3net
- Country: United States
- Broadcast area: Nationwide

Programming
- Picture format: 1080i (3DTV)

Ownership
- Owner: Discovery Communications Sony IMAX Corporation
- Sister channels: GSN Sony Movie Channel Cine Sony Television Discovery Networks

History
- Launched: February 13, 2011; 14 years ago
- Closed: August 12, 2014; 10 years ago

= 3net =

American 3D television channel

3net was an American 3D television channel that launched on February 13, 2011. It was a joint venture between Discovery Communications, Sony and IMAX Corporation. The partnership was announced in June 2010, and the channel was previewed publicly at the 2011 Consumer Electronics Show.

==Carriage==
DirecTV carried the channel exclusively since launch.
Nintendo's 3DS handheld system frequently provided episodic clips of content from 3net's programs on their Nintendo Video service.

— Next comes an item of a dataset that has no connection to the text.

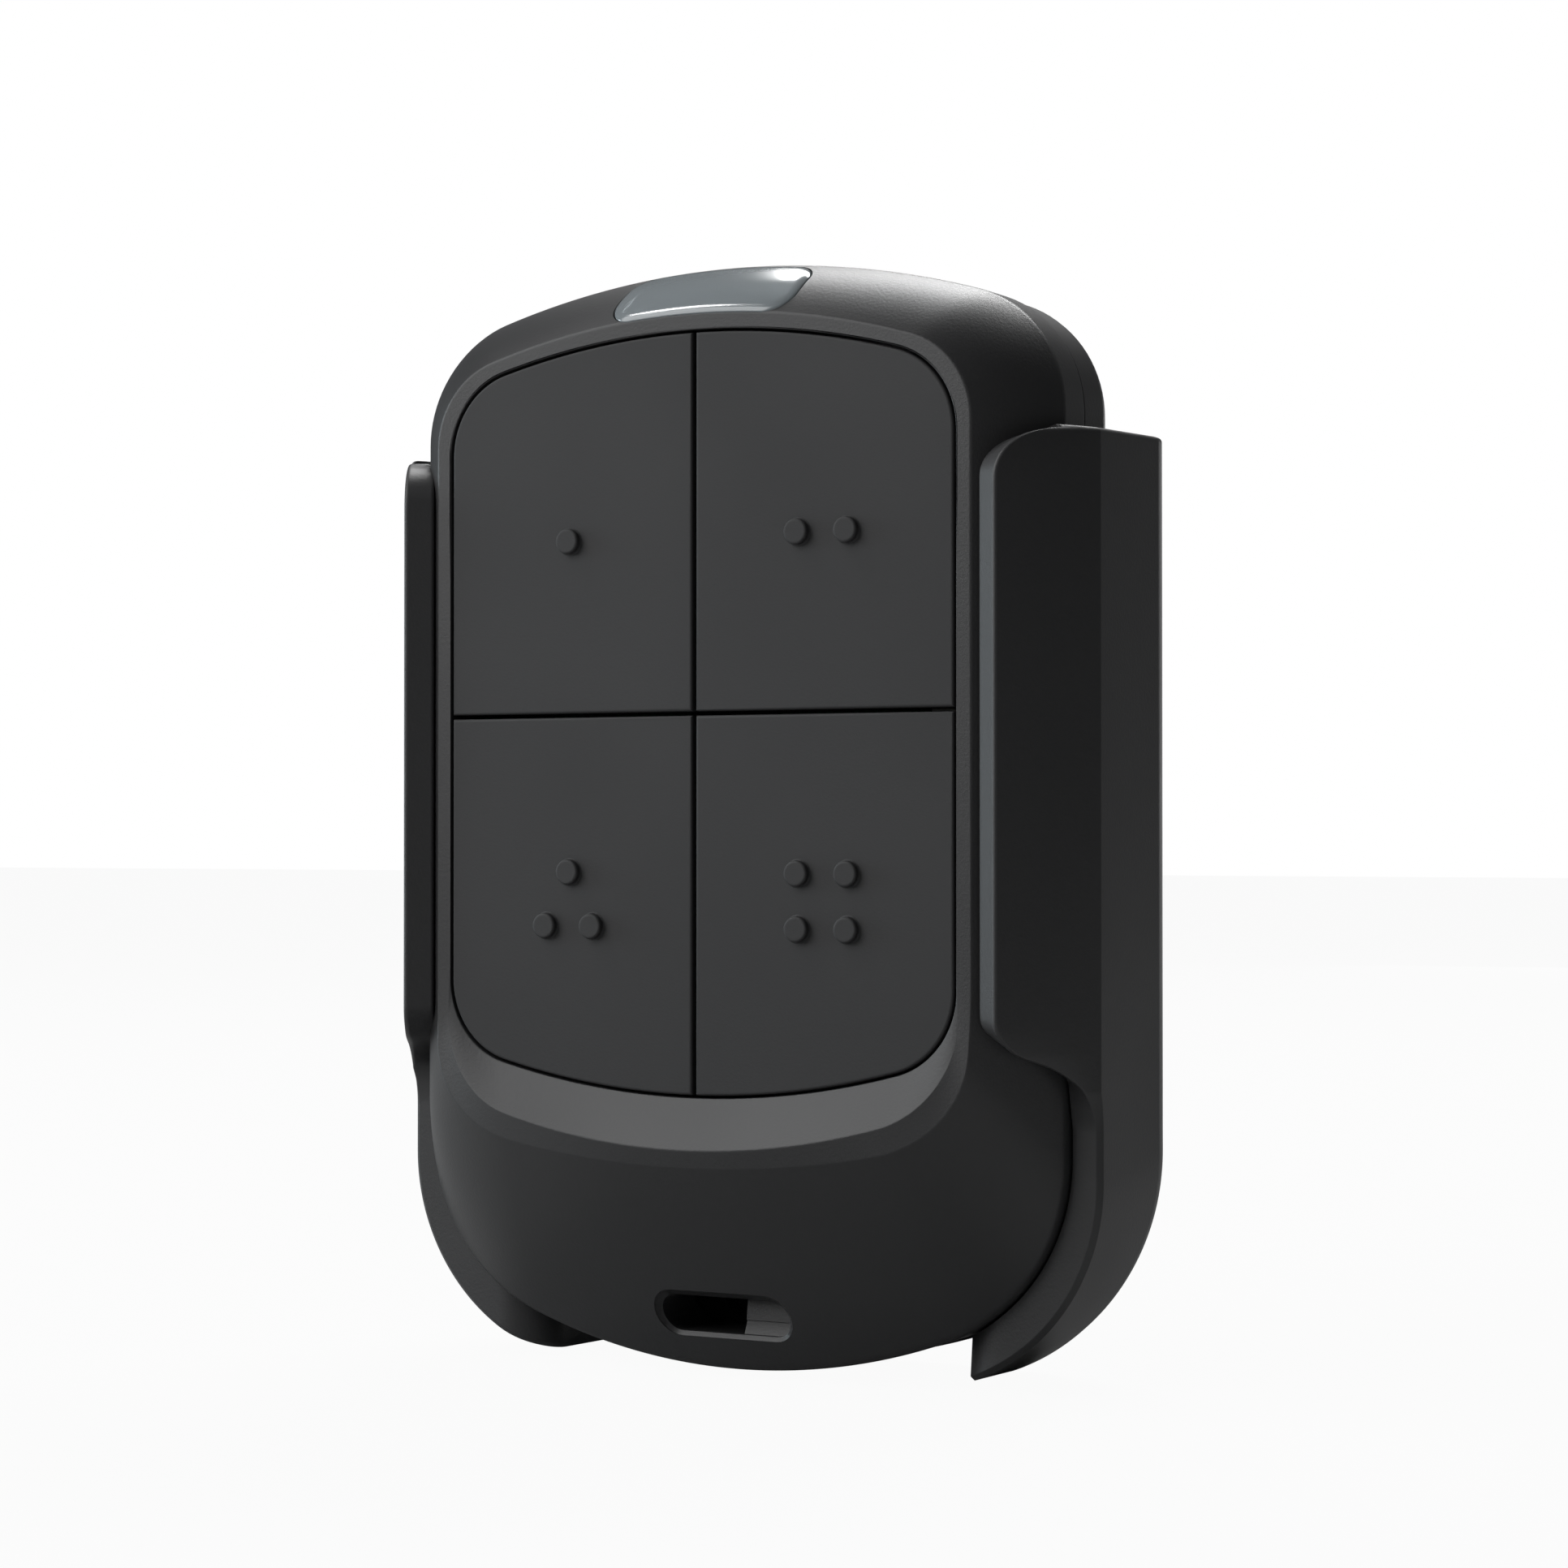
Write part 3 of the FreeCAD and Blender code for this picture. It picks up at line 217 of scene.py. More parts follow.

On August 12, 2014, 3net ceased broadcasting to all providers and was dropped from the DirecTV channel lineup.

==Programming==
The channel had several original shows as well as theatrical films.

===Original shows===
- Building the Brand
- Son of a Pitch
- Experience 3D
- In The Qube 3D
- Wildebeest Migration
- Bullproof
- African Wild
- Attack of the Giant Jellyfish
- China Revealed
- Ghost Lab
- Dream Defenders
- High Octane
- Jewels of the World
- Making the Brand
- 2011 3D Creative Arts Awards: Your World in 3D
- 3D Safari: Africa
- Space: Unraveling the Cosmos
- Scary Tales

Repeats of the 3net series African Wild and Building the Brand are currently airing on the digital broadcast network Quest albeit not in 3D.